A’s see transportation benefits of potential Vegas ballpark site
As the Oakland Athletics focus their attention on landing a $1.5 billion MLB ballpark in Las Vegas, team brass are excited about the potential transportation prospects for their chosen site.
Updated May 3, 2023 - 7:02 pm
As the Oakland Athletics focus their attention on landing a $1.5 billion major league ballpark in Las Vegas, team brass are excited about the potential transportation prospects for their chosen site.
The A’s announced earlier this month that they had entered into a binding purchase agreement with Red Rock Resorts for 49 acres of land at Tropicana Avenue and Dean Martin Drive. That site happens to be right where the major $305 million Interstate 15/Tropicana Avenue project is taking place.
The project began last year and is scheduled to wrap up in the first half of 2025, which means the traffic benefits the project will create will long be in place before the A’s potentially start playing ball there. That, team President Dave Kaval told the Review-Journal, is expected to happen in 2027.
“Long term, that’s a huge benefit to that site,” Kaval said. “That all this investment, hundreds of millions of dollars, is going in, making it easier to go in and out. Right now, it’s not so great. But over time that’s going to mean that site is going to be easier to get to for people coming from all parts of Southern Nevada.”
Plans for the project call for the Tropicana interchange to be completely rebuilt. The Tropicana bridge will be widened and raised 4 feet, with the flyover ramp from I-15 southbound also being partially reconstructed.
NDOT Deputy Director Jeff Lerud believes the project will be able to handle the capacity the A’s planned stadium would bring to the area that is already home to Allegiant Stadium, T-Mobile Arena and the south Strip.
“With the A’s coming, we had a land use for that northwest corner. It wasn’t necessarily for a baseball stadium, but I think in the long run I think it will be better that it’s a stadium-type of thing than a daily trip generator during peak hours,” Lerud said. “Because, I think, typically stadiums are. You think about the Knights, it’s typically 7 o’clock at night. There’s some day games, but those are usually on the weekends. I think baseball is very similar, early-evening games, so we’re kind of lucky in that impact, because it’s not going to add to our peak hour traffic.”

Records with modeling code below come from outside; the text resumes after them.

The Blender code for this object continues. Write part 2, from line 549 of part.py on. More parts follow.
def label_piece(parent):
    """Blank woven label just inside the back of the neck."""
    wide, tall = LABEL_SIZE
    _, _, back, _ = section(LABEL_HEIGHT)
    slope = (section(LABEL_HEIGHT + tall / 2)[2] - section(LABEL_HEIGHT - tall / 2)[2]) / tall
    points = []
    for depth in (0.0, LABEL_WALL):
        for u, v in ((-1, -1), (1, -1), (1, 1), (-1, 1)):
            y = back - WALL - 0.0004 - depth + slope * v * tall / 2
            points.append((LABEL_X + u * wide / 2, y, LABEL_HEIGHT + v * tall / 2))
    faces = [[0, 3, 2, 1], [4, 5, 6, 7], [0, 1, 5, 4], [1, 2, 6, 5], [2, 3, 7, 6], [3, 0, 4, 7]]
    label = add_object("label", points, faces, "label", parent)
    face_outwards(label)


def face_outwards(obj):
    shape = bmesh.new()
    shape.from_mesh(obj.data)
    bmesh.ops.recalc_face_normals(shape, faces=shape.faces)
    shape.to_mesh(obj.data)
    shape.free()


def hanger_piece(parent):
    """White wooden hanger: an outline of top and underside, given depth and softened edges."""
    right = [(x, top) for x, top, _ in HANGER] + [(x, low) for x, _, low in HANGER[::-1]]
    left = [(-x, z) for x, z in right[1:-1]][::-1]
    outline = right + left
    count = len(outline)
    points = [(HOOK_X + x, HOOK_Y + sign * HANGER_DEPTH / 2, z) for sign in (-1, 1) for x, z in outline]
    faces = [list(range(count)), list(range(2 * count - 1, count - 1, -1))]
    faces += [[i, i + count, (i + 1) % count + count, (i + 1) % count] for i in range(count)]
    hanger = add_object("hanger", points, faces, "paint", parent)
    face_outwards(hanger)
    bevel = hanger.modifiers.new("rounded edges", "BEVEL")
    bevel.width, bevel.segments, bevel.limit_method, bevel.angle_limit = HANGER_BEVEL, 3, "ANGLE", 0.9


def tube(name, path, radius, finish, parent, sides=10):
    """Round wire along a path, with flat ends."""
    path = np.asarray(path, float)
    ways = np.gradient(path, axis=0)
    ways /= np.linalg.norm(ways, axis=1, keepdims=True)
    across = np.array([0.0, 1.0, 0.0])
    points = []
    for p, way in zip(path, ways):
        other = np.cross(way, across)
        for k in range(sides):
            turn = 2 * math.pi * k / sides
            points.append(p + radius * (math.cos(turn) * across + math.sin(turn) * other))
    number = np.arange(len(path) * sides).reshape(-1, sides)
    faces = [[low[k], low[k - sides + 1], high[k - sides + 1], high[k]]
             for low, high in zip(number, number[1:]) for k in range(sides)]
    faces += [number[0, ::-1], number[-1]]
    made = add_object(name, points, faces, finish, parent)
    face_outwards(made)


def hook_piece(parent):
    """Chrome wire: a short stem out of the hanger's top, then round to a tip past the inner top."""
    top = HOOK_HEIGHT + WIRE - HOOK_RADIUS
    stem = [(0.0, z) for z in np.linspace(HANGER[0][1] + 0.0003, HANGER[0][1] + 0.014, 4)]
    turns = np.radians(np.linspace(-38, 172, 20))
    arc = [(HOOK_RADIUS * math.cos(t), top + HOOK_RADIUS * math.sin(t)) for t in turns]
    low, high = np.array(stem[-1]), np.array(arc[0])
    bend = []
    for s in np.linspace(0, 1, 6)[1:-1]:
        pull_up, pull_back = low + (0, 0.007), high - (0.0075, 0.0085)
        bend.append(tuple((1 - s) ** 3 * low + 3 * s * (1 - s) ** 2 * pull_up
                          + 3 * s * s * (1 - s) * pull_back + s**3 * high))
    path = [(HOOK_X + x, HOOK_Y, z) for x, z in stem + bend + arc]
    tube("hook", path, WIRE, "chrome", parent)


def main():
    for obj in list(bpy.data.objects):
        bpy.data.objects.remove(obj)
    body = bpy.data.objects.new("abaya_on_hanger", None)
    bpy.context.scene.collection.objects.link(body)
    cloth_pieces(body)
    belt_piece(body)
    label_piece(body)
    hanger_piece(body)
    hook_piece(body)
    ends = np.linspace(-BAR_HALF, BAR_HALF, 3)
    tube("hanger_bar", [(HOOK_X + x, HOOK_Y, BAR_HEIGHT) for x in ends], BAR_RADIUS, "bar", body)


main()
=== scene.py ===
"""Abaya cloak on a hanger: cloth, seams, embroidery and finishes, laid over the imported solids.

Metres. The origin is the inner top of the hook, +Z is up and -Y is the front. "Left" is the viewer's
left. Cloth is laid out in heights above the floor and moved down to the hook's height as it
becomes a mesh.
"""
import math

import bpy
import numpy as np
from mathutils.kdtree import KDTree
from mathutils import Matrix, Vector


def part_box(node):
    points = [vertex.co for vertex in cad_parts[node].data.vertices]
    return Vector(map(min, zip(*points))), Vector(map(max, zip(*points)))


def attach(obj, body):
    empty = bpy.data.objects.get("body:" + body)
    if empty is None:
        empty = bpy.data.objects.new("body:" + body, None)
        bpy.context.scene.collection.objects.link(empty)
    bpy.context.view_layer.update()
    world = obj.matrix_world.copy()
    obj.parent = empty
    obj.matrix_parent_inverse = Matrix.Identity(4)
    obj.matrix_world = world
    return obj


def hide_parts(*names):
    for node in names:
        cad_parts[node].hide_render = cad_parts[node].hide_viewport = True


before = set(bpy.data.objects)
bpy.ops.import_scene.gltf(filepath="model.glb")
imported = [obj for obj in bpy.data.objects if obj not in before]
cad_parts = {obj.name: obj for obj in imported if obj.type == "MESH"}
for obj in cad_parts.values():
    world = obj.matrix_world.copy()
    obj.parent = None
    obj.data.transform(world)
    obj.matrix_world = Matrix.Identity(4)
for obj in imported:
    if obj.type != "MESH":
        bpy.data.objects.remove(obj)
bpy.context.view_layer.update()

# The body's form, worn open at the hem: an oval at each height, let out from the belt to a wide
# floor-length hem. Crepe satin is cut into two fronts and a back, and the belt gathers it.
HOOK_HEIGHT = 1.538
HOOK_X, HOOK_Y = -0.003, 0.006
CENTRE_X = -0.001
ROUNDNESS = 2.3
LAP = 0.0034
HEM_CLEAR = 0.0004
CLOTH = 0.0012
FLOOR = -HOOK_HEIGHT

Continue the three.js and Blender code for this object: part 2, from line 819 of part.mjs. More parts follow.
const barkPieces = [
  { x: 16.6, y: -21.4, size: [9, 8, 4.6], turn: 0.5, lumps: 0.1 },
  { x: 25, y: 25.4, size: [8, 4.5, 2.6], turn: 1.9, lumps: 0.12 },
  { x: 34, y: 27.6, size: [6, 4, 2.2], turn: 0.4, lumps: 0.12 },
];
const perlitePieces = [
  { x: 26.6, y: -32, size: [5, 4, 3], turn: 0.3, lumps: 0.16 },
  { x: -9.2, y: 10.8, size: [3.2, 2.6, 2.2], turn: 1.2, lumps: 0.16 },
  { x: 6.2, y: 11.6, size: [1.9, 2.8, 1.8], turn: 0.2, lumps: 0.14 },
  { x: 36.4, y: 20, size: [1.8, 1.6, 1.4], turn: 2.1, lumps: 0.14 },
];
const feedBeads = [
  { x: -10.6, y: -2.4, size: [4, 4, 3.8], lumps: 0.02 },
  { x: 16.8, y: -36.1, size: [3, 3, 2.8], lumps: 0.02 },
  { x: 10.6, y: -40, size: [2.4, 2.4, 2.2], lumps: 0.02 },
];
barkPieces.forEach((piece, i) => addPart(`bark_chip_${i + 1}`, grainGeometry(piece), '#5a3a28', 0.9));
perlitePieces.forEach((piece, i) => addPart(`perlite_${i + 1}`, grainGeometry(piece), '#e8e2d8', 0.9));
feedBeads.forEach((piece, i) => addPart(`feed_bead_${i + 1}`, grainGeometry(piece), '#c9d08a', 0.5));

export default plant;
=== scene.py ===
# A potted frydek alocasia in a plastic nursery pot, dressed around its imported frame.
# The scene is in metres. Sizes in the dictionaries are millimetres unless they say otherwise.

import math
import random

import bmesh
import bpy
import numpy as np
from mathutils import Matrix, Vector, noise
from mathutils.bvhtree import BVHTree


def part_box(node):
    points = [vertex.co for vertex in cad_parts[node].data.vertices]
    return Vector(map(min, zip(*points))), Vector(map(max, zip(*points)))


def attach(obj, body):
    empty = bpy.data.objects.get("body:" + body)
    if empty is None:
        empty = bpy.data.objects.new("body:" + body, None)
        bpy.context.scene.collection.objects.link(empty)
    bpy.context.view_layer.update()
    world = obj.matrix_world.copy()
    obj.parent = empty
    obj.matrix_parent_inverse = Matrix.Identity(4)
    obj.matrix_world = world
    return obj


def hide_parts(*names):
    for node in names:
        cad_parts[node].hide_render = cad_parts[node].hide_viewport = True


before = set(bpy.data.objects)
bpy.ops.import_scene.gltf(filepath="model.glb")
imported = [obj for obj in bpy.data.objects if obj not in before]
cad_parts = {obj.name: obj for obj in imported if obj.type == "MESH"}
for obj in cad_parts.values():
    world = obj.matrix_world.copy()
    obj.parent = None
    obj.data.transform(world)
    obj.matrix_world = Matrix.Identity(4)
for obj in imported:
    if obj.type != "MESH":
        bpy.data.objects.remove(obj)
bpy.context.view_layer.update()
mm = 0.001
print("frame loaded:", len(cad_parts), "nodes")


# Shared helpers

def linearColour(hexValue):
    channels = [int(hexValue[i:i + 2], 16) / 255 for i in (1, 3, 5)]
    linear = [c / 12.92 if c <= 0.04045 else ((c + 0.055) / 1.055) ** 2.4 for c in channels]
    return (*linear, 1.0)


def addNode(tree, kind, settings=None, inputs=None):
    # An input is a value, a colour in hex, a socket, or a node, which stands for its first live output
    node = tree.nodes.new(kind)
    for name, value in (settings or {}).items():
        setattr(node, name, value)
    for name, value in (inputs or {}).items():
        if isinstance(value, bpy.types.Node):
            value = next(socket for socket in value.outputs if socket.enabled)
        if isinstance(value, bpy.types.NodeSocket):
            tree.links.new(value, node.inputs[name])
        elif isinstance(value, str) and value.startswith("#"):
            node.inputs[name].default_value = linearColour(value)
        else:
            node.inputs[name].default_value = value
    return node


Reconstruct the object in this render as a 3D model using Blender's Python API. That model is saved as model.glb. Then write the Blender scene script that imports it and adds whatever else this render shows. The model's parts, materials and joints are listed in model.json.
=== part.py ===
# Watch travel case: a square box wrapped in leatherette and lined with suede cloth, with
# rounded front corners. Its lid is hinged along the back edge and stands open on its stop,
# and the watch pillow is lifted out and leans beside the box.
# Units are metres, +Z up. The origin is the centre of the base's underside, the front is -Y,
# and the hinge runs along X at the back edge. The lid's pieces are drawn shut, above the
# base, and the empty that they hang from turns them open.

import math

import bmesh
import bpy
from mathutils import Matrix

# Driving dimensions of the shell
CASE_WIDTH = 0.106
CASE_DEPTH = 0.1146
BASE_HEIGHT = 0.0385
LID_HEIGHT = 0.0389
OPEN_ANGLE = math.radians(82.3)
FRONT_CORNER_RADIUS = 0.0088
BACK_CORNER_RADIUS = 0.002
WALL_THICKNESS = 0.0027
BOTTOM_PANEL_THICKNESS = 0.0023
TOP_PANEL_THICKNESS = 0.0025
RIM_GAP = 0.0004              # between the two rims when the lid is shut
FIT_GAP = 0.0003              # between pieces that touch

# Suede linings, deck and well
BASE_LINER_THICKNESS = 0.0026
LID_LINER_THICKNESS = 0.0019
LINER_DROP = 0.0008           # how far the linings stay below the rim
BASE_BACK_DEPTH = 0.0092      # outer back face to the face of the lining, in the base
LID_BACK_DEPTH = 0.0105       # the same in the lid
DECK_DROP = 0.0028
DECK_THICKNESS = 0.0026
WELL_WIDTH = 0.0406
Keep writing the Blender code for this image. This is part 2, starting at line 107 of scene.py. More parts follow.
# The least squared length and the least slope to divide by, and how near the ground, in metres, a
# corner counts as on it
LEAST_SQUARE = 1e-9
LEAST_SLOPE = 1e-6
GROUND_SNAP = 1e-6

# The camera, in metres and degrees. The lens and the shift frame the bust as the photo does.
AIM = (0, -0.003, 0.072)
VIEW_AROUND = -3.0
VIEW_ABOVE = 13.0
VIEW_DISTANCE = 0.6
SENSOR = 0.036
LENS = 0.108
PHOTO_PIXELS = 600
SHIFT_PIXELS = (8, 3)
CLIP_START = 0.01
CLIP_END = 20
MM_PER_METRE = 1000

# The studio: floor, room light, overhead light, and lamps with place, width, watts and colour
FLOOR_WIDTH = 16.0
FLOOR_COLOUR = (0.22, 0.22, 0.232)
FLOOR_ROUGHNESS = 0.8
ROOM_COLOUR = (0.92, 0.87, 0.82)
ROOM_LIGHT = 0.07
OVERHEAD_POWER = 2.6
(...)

One key feature that will play into improving traffic at both Allegiant Stadium and a potential A’s ballpark is the reconfiguration of Dean Martin at Tropicana. Instead of having to wait at the four-way stop currently in place at the meeting point of the two roads, Dean Martin will soon travel under the Tropicana bridge. That will provide a more streamlined option for those driving to either stadium.
“I think that it is going to be really good,” Lerud said. “The way that (traffic at) Tropicana and Dean Martin backed into the interchange, it’s definitely going to help traffic flow through that area a lot better than it is today.
“In the long run it’s really beneficial that we’re constructing it the way we are. I think it will be able to handle the traffic on those sports days pretty efficiently.”
Red Rock Resorts, which in late 2021 raised issues with a portion of the project as it relates to the now potential ballpark site, has since worked out its issues with NDOT.
A new pedestrian access to and from Tropicana to T-Mobile Arena is also part of the project, which would create easier access for those who might walk over from the resort corridor to catch an A’s game at the former Wild Wild West site. Kaval also told the Review-Journal that the A’s are contemplating constructing a pedestrian bridge over I-15, between T-Mobile Arena and the Wild Wild West site, should their stadium plan move forward.
Another potential benefit of the site is that it is already on the planned route of stations for The Boring Co.’s Vegas Loop project.
The Vegas Loop project is still in the permitting stage, as the company recently filed to expand its planned tunnel system to almost double the amount of stations along Las Vegas Boulevard between Blue Diamond Road to the south and Fremont Street to the north.
Kaval has already had discussions with Boring Co. President Steve Davis about the loop project and how it could benefit a major league stadium in Las Vegas.
“They have a station planned over there at the (Wild) Wild West site,” Kaval said. “That would be another great way to connect from the Strip for tourists to that location. So that’s another win-win at that site.”